Eric Miralles – Cementiri Nou – Igualada
Carlo Scarpa – Tomba Brion – San Vito d’Altivole
Montjuich – Barcellona – Cementiri
“Una cripta, si crede, nasconde sempre un morto. Ma per proteggerlo da cosa? Da che cosa si conserva intatto un morto, se non -al tempo stesso- dalla vita e dalla morte che potrebbero venirgli dall’esterno ? E’ per far si che la morte possa aver luogo nella vita?”.
Così scrive Jacques Derrida.

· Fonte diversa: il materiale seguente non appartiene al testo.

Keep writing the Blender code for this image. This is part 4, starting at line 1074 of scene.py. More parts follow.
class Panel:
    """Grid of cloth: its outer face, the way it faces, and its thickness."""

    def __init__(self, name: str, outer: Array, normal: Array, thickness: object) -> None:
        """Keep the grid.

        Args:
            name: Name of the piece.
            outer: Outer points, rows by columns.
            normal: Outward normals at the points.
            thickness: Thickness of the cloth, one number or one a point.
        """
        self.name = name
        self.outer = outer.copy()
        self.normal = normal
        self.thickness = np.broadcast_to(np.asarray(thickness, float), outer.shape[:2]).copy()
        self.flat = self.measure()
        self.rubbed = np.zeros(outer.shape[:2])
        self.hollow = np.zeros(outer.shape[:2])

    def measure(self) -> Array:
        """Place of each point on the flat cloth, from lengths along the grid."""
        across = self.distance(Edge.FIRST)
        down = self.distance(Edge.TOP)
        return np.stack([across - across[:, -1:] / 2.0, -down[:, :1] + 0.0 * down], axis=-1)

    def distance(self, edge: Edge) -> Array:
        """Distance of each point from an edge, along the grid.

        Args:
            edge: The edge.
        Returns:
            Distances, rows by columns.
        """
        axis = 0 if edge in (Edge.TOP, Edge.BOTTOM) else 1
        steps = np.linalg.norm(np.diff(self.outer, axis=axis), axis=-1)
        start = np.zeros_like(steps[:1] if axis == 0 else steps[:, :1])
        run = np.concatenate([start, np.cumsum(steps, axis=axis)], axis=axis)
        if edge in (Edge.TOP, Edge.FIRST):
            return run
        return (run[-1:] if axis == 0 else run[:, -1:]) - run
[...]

Il cimitero, come insieme di edifici per i morti, di vie per i morti, avendo quasi sempre un limite, una recinzione, si configura come una città; nella città dei morti il rapporto privato con la morte torna ad essere rapporto civile. Quindi cosa ha il cimitero rispetto alla città? Ha che qui, il tempo, viene consumato con una velocità diversa. In un cimitero tutto è previsto, programmato, il tempo possiede una “misura diversa”. In quanto ha il cimitero, rispetto alla città, un paesaggio diverso, un paesaggio “finito”.
Nei cimiteri prevale un’ossessione sistematica per il mondo dell’aldilà, sempre intrecciata con temi dell’elogio della vita. La sfida di ogni cimitero è quella di sondare la “possibilità architettonica” di raggiungere (senza varcarla, ovviamente) la soglia con l’aldilà. Una soglia, dopo la quale, non esiste più il tempo ed il paesaggio, ma nemmeno l’architettura.